Illuminated by some factitious light, she will again go to unheard-of lengths in extenuating Shelley’s relations to his wives, and in explaining George Eliot’s marriage to her first husband. Here, and for at least once in her life, she combats convention and reasons upon natural grounds. “I don’t see the wickedness of Rudolph,” said one spinster, referring to the tragedy connecting a prince of Austria and a lady of the Vetchera family. “I don’t see why he shouldn’t have followed his heart. But I shouldn’t dare say that to any one else in Boston. Most of them think as I do, but they would all be shocked to have it said.”
“Consider the broad meaning of what you say. Let this instance become a universal law.”

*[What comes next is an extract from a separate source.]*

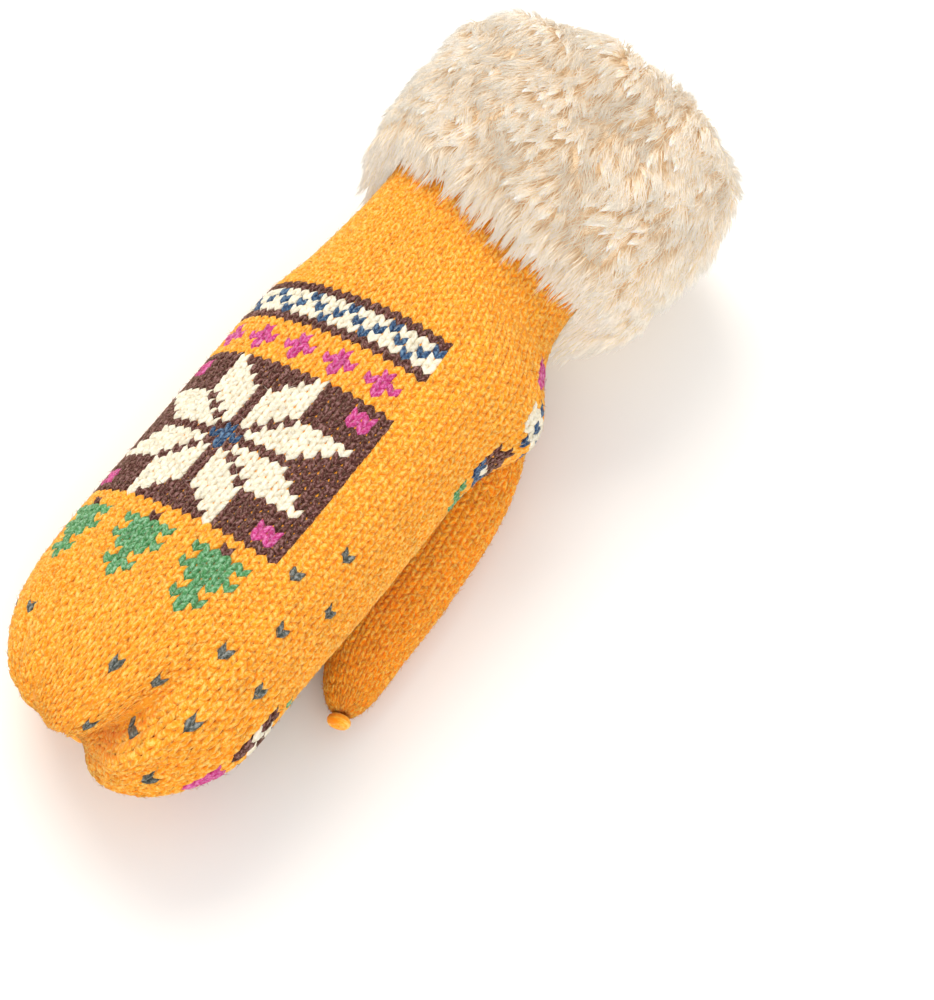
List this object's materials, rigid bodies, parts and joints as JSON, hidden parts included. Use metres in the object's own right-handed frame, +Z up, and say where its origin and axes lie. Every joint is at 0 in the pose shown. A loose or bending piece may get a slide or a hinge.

“Still I believe every sensible man and woman applauds Rudolph’s independence.”
With whatsoever or whomsoever she is in sympathy this woman is apt to be a partisan. To husband, parents, and children there could be no more devoted adherent. Her conscience, developed by introspective and subjective pondering, has for her own actions abnormal size and activity. It is always alert, always busy, always prodding, and not infrequently sickened by its congested activity. Duty to those about her, and industry for the same beneficiaries, are watchwords of its strength; and to fail in a mote’s weight is to gain condemnation of two severest sorts—her own and the community’s. The opinion of the community in which she lives is her second almighty power.